The material replaced by Nephi’s chiasmus is, as already noted, related to Isaiah’s writings, but omits the references to the conditions at Jerusalem, the refusal of the leaders and the common people to understand the word of the Lord. Nephi’s expansion on the meaning hidden in Isaiah’s second reference to the book is what was important to Nephi. In addition, Nephi emphasized by his format and the number of repetitions he employed the following points. First, the reaction of the learned, meaning more than the merely literate, is very important, it receiving the most emphasis by virtue of both the number of repetitions and being at the turning point of the chiasmus. The fact that there are sealed portions of this record is important as are the witnesses and delivery of this marvelous work to the children of men.

Because it is the learned who receive the most emphasis in this chiasmus, it is appropriate to draw some distinctions between the different groups of learned described by Nephi. Certainly, the Professor Anthon transaction should be associated with the singular remarks about the learned, but these occur only until the turning point.
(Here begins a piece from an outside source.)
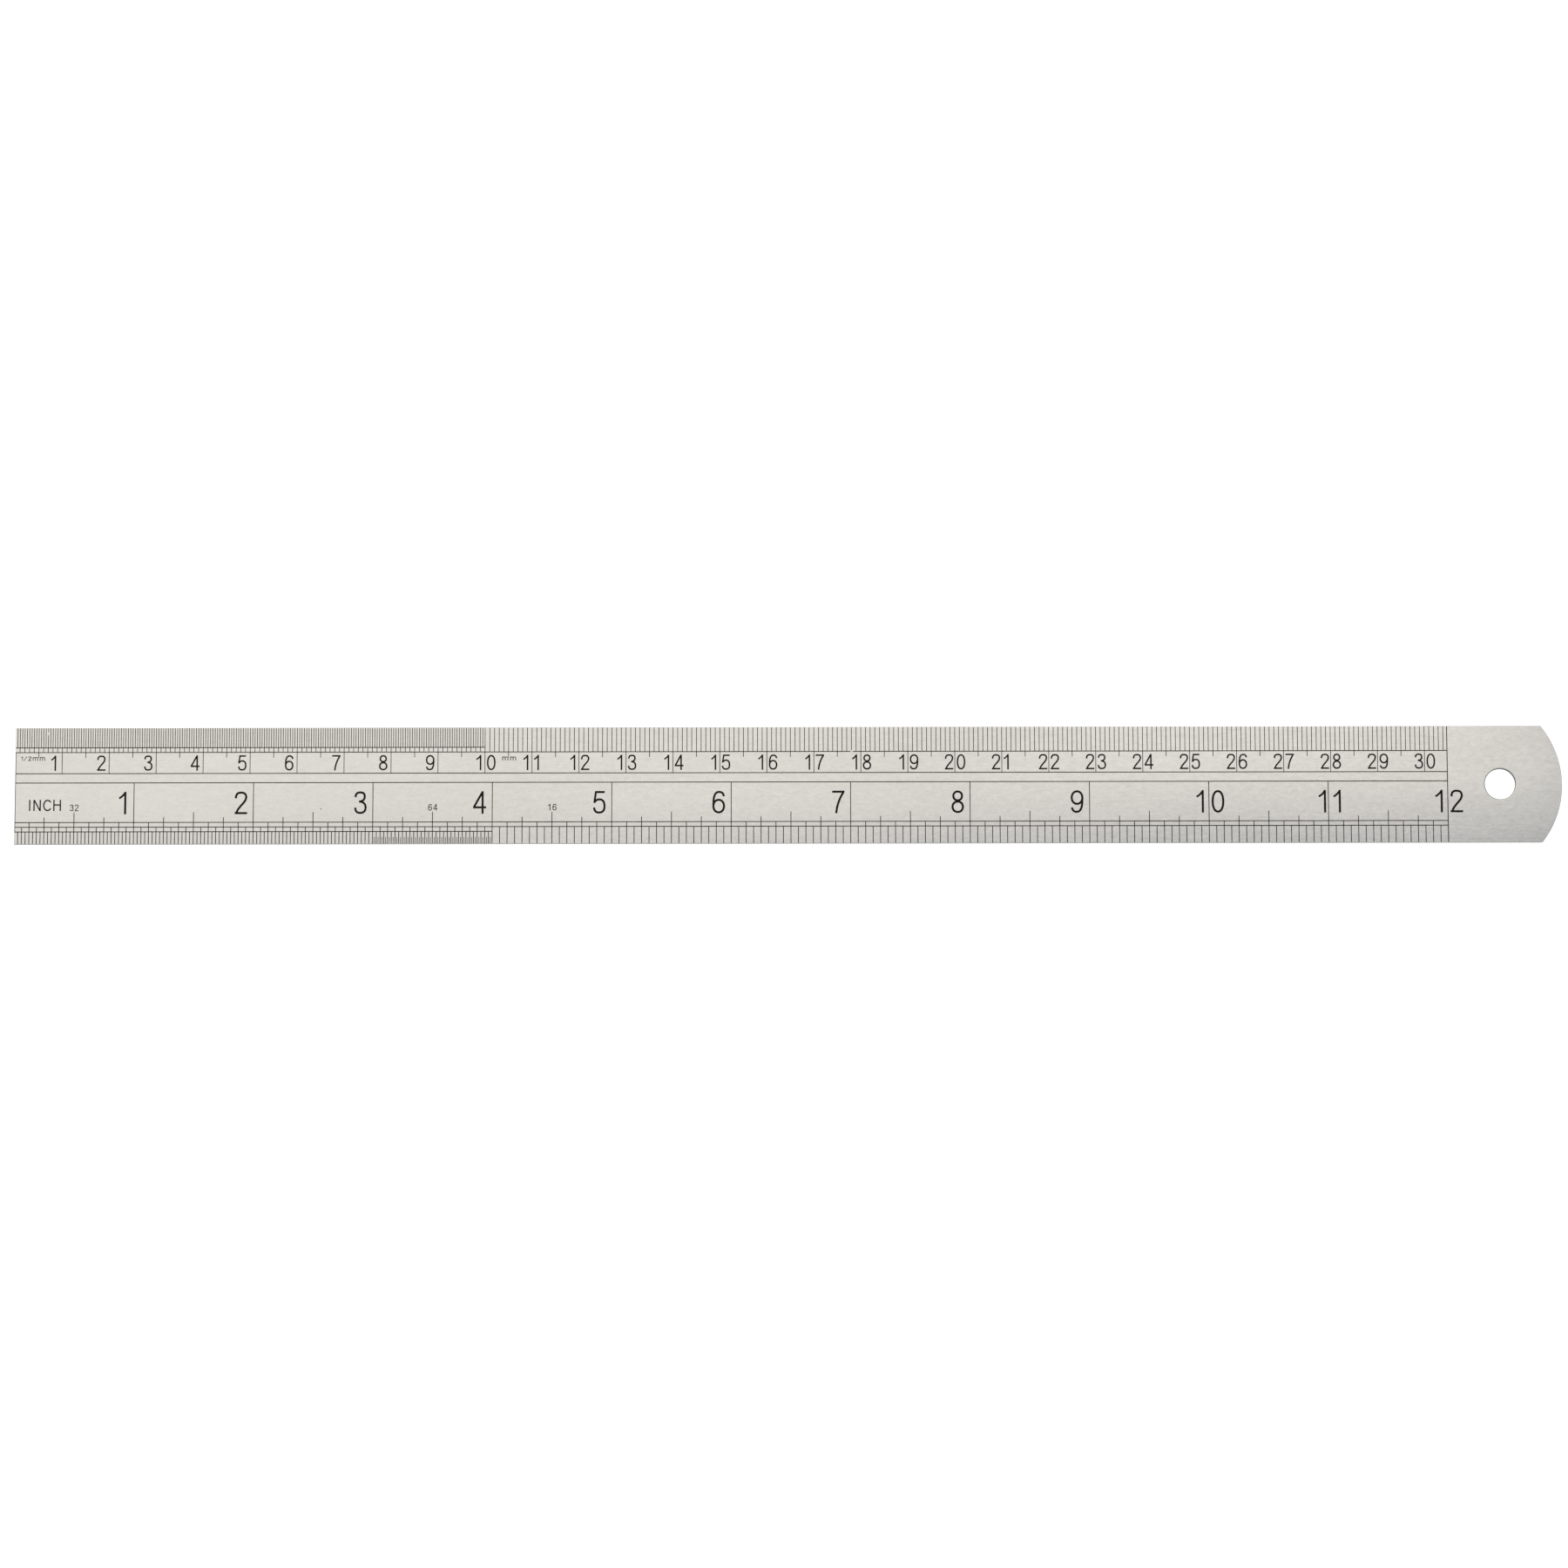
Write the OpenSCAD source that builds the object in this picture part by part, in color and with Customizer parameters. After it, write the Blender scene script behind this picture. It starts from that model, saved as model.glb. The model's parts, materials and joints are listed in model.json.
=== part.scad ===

After the turning point the references to the learned are plural, not singular, so the reference goes from a particular learned man to the unlearned to whom the book is delivered, Joseph Smith, and, then, the reference returns to the learned, but this time the reference is to the learned, generally. These references have direct parallels in today’s world. Scholars tend to reject the Book of Mormon out of hand because of a variety of threshold issues that affect the scholars view of the work. First, unlike most books respected by scholars, there is no authentication regarding the discovery of this book. It was not found by scholars during an archeological dig, so the skepticism of the scholar discounts the credibility of the book. Second, this book does not purport to be a translation in the sense of scholarly translations; it is not as though someone discovered a Rosetta Stone that enabled scholars to unlock the mysteries of the language. Third, the plates are not available for review by scholars, so no carbon dating or secondary review is possible. This, truly, is a book that does not meet the standards for acceptance by the scholarly community, but this reality, in the words of the prophets, only underscores the folly of their methodology because “the wisdom of their wise men shall perish and the understanding of their prudent men shall be hid.” The marvelous work that attends this book is not the result of a methodical, scientific analysis; rather, the wonder of this book for the children of men is its discovery and translation by the unlearned, a fact that shows the power of Christ and makes it a marvelous work and a wonder. The Lord gives the children of men the witness of the book and witnesses who saw the plates, but the miracle of the production of this book is preserved.

The problem any skeptic will have with the book, assuming he can look beyond the threshold blockades to analysis, is the internal wonder of the book and improbability that one so unlearned, Joseph Smith, could produce it. The changes to this chapter of Isaiah in 2 Nephi 27 is an example. If Joseph Smith were fabricating a story it is unlikely he would pick a well-known chapter from Isaiah to change radically and then insert in his work. Furthermore, the likelihood that Joseph Smith would adeptly change the reading of the chapter to make it a complex chiasmus which explicates an oblique reference by Isaiah to the Book of Mormon is de minimus.

Nephi’s explanation of Isaiah’s writings becomes very plain because of what Nephi did after his emendation. After his chiastic insertion, Nephi returned to Isaiah’s text, text that contains the reference to the Book of Mormon Nephi explained with his insertions. Understanding from Nephi the meaning of this scripture makes its reading simple. Isaiah addresses the conditions in the latter days, conditions that Isaiah could see would be very much like the circumstance of the people in Jerusalem: people drawing near to the Lord with their lips by not acting the part. Isaiah 29:17 is the key to understanding Isaiah’s transition from the conditions at Jerusalem during his day to the latter days because Lebanon and the fruitful field are the metaphors Isaiah uses to identify what will happen in the latter days. Isaiah transitions from the conditions of Jerusalem during his era, when people would not read the book of the Lord, to the time in the latter days when a book, the Book of Mormon, would enable the honest in heart to obtain the truth. Ultimately, this book will result, verses 22 through 24, in the redemption of Israel, meaning the house of Jacob, in the latter days. In fact, what Isaiah and Nephi both do is very much the same. They are both writing apocalyptically. They both consider the condition of their own people, observing they will be destroyed on account of their wickedness. Both address the glory of the latter days when the righteous will prevail. Finally and most important for this chapter of Isaiah’s writings and 2 Nephi 27, both writers make the centerpiece of their apocalypse the Book of Mormon.